SOURCE MATERIAL
--- Start ---

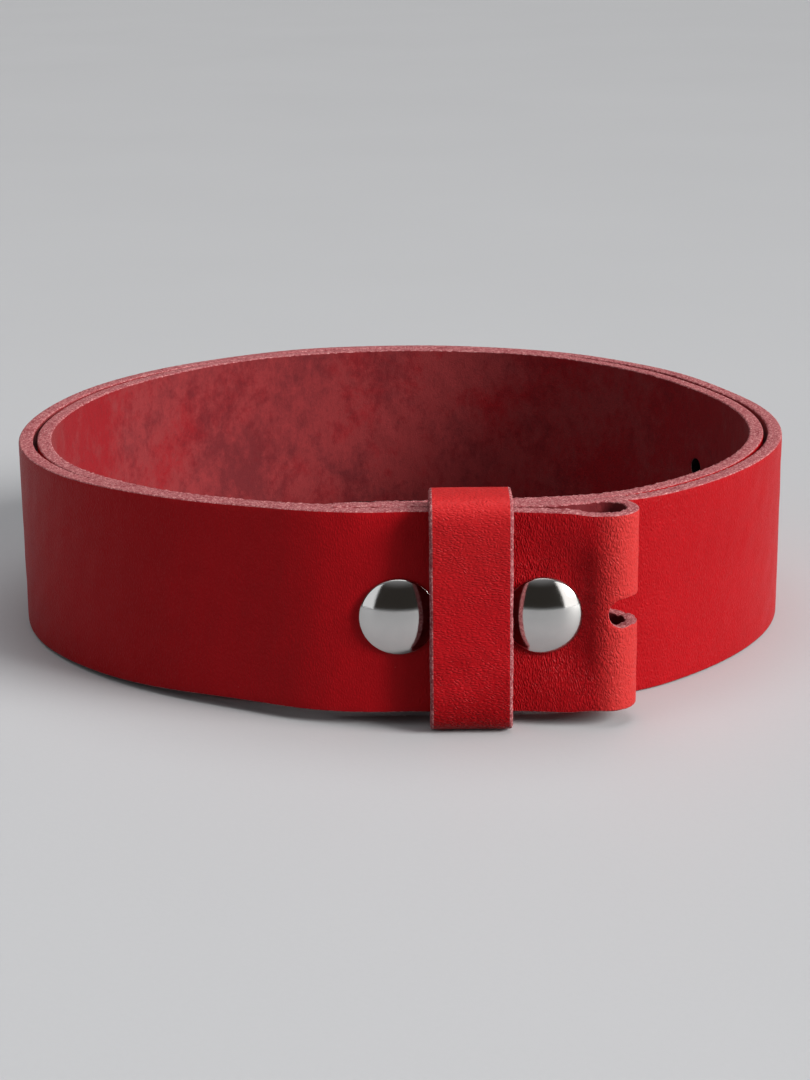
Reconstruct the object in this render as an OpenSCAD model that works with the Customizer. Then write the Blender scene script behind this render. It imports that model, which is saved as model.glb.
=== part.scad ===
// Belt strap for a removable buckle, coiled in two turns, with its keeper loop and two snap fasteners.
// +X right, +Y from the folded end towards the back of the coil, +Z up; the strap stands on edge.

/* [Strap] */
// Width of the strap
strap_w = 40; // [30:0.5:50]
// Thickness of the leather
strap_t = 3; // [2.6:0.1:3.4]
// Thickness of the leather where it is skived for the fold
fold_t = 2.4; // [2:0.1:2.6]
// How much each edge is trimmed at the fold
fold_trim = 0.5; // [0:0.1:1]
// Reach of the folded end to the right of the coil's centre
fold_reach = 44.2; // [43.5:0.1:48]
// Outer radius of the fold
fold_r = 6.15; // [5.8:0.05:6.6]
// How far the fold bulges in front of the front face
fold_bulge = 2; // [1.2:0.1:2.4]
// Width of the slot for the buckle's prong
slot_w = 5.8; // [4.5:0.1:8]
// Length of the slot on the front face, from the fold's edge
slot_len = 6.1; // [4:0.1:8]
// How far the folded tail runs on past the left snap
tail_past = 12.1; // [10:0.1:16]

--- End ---

OBJECTIVE
Return only the lines from the beginning of the material up to and including the line with "stands on edge.", exactly as written.

TASK OUTPUT
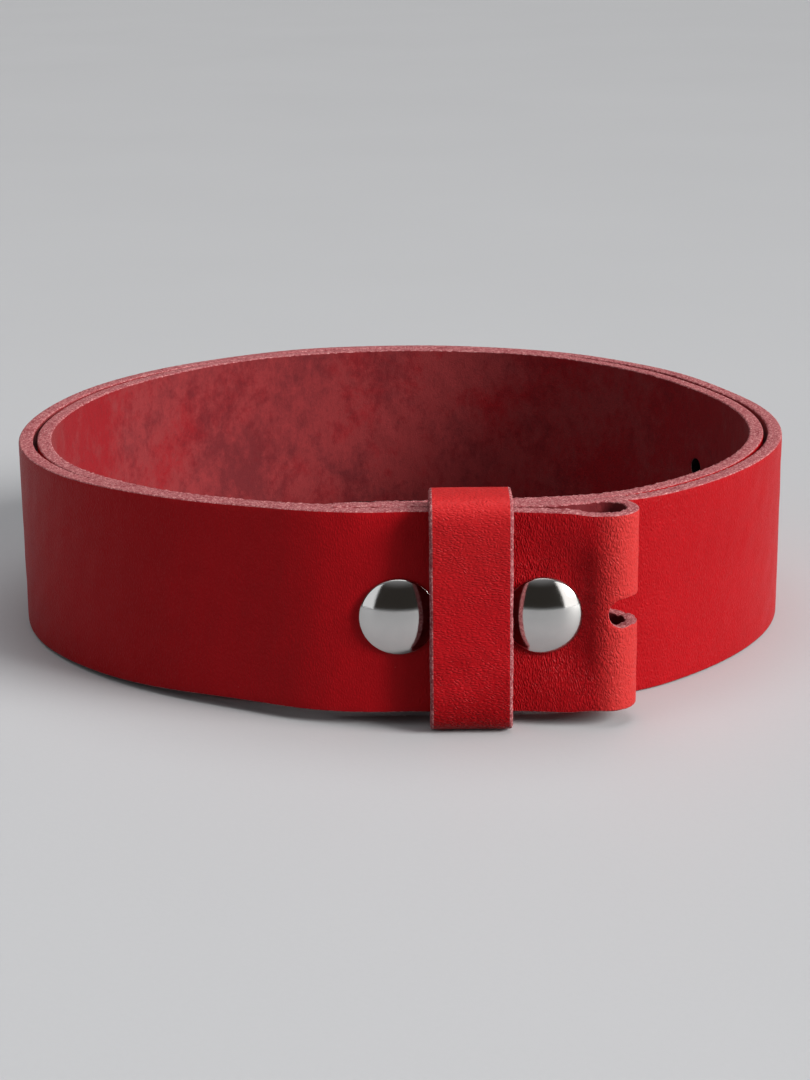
Reconstruct the object in this render as an OpenSCAD model that works with the Customizer. Then write the Blender scene script behind this render. It imports that model, which is saved as model.glb.
=== part.scad ===
// Belt strap for a removable buckle, coiled in two turns, with its keeper loop and two snap fasteners.
// +X right, +Y from the folded end towards the back of the coil, +Z up; the strap stands on edge.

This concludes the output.